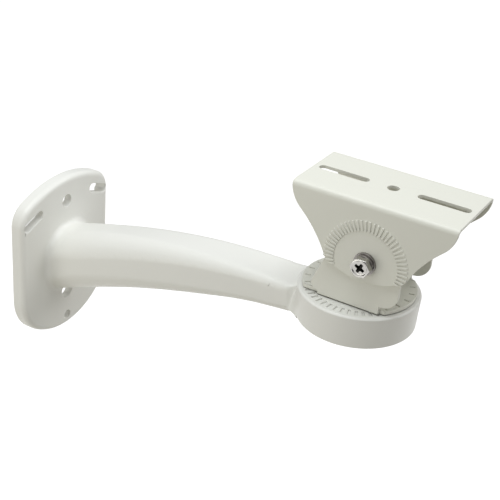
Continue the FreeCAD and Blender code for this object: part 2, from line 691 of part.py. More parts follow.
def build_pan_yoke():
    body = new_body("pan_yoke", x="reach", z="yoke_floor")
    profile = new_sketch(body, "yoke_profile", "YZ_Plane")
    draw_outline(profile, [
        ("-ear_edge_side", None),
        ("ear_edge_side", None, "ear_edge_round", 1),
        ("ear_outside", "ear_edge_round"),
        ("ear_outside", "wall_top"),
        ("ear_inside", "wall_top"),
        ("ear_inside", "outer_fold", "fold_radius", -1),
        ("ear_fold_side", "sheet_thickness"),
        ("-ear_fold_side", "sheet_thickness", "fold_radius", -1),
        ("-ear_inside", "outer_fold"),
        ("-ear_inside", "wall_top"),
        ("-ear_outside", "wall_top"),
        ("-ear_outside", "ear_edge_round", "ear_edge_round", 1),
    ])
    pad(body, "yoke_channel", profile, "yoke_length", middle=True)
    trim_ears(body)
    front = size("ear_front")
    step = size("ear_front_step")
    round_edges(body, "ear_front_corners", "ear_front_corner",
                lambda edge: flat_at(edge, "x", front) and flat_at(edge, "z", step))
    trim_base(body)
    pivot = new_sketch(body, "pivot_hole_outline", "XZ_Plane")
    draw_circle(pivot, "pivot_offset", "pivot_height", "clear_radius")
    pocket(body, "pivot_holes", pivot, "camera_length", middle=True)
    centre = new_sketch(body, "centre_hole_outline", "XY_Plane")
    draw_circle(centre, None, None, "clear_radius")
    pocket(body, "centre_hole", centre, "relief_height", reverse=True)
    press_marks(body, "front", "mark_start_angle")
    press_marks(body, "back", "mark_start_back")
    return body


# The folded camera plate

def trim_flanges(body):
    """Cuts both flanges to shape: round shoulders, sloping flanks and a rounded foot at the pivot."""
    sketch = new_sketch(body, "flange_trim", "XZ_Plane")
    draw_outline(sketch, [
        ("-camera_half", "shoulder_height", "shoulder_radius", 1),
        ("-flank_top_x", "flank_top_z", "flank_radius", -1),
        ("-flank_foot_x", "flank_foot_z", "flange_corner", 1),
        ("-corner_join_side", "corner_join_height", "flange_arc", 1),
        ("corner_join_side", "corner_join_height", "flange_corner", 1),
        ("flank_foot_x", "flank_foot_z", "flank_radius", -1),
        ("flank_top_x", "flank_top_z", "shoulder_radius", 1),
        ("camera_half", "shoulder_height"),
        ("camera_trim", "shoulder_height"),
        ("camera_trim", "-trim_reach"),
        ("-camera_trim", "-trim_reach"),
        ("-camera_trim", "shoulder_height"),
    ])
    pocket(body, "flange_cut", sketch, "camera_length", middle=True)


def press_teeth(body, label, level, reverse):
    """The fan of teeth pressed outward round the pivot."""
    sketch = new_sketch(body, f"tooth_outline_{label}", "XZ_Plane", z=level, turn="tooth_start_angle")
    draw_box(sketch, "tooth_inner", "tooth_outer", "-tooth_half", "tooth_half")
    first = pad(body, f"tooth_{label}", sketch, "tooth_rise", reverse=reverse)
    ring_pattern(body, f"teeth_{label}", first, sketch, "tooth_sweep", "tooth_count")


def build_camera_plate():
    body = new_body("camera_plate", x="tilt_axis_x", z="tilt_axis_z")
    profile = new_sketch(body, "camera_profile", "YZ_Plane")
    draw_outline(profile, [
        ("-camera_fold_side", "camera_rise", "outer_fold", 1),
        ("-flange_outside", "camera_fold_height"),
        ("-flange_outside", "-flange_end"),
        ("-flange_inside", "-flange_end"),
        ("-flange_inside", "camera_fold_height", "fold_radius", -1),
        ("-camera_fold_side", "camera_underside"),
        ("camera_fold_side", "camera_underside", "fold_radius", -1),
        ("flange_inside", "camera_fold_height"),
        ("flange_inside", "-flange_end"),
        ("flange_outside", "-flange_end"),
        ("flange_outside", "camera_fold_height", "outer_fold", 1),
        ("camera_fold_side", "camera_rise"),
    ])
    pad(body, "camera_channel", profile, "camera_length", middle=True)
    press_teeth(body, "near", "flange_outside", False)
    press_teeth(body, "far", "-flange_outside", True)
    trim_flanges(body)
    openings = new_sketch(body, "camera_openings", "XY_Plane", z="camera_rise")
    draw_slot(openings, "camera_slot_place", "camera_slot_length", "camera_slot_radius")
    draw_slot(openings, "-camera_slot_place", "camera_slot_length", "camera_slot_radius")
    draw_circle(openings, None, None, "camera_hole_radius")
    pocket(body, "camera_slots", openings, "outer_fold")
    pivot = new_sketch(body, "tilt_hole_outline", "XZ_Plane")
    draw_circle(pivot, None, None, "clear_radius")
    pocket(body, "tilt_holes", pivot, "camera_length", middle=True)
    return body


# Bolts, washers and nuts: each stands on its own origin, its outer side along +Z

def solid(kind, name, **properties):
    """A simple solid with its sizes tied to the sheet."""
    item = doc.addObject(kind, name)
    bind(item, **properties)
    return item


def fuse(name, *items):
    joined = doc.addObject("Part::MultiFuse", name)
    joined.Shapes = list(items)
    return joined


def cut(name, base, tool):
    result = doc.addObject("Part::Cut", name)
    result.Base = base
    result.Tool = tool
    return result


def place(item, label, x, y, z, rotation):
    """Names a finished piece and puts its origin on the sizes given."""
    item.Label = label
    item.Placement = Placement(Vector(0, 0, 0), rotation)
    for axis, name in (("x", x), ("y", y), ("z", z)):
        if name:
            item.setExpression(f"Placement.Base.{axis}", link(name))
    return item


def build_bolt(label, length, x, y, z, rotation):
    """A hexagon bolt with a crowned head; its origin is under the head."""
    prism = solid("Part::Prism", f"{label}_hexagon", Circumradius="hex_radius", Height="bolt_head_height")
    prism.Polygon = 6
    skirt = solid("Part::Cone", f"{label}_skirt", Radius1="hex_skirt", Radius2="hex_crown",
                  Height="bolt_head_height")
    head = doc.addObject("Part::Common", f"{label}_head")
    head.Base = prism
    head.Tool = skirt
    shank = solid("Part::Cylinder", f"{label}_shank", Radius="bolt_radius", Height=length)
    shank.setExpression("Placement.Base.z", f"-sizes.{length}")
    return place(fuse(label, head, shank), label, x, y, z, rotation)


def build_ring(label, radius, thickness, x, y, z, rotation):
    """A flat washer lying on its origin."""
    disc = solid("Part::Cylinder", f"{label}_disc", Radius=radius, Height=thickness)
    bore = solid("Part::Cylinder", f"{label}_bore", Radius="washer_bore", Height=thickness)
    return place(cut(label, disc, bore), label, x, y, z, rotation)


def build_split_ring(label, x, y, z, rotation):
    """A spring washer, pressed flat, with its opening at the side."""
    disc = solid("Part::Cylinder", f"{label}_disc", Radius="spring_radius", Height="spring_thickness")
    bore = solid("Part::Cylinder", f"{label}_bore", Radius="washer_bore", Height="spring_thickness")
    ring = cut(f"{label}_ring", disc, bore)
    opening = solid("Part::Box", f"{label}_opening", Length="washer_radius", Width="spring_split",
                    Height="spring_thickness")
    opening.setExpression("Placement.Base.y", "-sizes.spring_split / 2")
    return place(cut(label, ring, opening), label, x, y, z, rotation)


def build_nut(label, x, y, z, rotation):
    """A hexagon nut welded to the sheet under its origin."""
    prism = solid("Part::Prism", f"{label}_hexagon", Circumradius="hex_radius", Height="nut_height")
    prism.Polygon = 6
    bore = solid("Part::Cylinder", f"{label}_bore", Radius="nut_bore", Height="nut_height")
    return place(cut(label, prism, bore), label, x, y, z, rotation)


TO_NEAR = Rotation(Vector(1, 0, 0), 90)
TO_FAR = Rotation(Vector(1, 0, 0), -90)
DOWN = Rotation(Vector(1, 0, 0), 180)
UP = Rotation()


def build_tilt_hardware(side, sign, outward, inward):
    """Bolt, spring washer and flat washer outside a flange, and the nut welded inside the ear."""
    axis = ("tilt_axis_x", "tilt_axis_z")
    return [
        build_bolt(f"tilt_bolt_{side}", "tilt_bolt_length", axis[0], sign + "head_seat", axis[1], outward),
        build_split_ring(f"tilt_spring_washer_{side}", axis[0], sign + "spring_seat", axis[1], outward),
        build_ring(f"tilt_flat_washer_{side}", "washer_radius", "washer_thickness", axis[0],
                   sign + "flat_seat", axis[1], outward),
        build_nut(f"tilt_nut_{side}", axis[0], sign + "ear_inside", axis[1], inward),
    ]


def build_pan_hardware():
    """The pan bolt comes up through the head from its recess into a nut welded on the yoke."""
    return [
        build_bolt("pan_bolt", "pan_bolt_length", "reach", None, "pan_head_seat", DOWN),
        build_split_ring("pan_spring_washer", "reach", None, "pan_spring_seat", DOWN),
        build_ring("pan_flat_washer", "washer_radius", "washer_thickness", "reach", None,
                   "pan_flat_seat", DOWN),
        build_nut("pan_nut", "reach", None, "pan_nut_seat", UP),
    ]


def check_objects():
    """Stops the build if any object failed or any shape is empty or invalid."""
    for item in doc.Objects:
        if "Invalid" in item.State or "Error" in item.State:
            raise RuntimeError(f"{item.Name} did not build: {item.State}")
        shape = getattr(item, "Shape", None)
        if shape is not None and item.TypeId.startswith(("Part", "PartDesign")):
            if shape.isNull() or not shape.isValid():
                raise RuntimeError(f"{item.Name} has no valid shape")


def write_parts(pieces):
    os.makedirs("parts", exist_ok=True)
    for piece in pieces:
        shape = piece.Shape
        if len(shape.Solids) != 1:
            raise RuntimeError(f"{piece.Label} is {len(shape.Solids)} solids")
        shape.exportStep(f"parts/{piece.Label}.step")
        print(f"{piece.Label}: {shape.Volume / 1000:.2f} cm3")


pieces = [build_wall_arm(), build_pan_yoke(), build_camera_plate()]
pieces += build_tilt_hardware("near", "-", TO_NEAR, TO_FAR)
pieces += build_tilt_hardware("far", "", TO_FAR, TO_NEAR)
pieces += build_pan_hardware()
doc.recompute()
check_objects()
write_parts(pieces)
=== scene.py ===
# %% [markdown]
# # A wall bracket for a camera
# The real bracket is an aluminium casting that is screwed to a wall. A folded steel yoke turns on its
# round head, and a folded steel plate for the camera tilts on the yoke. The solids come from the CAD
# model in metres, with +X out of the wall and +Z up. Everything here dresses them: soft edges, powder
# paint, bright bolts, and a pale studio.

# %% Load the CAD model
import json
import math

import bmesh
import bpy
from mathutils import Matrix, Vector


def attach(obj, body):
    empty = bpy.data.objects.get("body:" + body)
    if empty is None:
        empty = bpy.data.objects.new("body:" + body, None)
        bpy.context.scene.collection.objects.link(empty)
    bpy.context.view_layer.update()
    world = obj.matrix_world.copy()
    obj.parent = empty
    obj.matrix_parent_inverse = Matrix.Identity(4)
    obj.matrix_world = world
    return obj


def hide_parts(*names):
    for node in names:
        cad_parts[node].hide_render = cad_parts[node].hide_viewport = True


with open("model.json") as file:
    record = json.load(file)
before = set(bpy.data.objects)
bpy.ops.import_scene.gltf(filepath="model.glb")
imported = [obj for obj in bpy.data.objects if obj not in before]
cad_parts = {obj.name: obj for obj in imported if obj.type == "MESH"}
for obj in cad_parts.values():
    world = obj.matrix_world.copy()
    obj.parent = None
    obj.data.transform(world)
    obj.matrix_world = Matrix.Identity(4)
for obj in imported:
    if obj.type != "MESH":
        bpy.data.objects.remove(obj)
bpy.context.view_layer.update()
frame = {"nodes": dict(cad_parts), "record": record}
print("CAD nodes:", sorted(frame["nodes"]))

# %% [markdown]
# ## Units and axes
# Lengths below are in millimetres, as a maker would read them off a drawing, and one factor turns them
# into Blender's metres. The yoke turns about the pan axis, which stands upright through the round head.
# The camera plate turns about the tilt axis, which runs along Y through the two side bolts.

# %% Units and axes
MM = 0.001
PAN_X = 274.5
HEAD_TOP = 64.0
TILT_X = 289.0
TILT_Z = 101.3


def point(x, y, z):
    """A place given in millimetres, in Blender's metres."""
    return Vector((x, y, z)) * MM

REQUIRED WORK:
Write the lines again exactly, beginning at the line that has "[build_wall_arm(), build_pan_yoke(), build_camera_plate()]" and stopping after the line that has "obj.data.transform(world)"; include no other lines.

RIGHT ANSWER:
pieces = [build_wall_arm(), build_pan_yoke(), build_camera_plate()]
pieces += build_tilt_hardware("near", "-", TO_NEAR, TO_FAR)
pieces += build_tilt_hardware("far", "", TO_FAR, TO_NEAR)
pieces += build_pan_hardware()
doc.recompute()
check_objects()
write_parts(pieces)
=== scene.py ===
# %% [markdown]
# # A wall bracket for a camera
# The real bracket is an aluminium casting that is screwed to a wall. A folded steel yoke turns on its
# round head, and a folded steel plate for the camera tilts on the yoke. The solids come from the CAD
# model in metres, with +X out of the wall and +Z up. Everything here dresses them: soft edges, powder
# paint, bright bolts, and a pale studio.

# %% Load the CAD model
import json
import math

import bmesh
import bpy
from mathutils import Matrix, Vector


def attach(obj, body):
    empty = bpy.data.objects.get("body:" + body)
    if empty is None:
        empty = bpy.data.objects.new("body:" + body, None)
        bpy.context.scene.collection.objects.link(empty)
    bpy.context.view_layer.update()
    world = obj.matrix_world.copy()
    obj.parent = empty
    obj.matrix_parent_inverse = Matrix.Identity(4)
    obj.matrix_world = world
    return obj


def hide_parts(*names):
    for node in names:
        cad_parts[node].hide_render = cad_parts[node].hide_viewport = True


with open("model.json") as file:
    record = json.load(file)
before = set(bpy.data.objects)
bpy.ops.import_scene.gltf(filepath="model.glb")
imported = [obj for obj in bpy.data.objects if obj not in before]
cad_parts = {obj.name: obj for obj in imported if obj.type == "MESH"}
for obj in cad_parts.values():
    world = obj.matrix_world.copy()
    obj.parent = None
    obj.data.transform(world)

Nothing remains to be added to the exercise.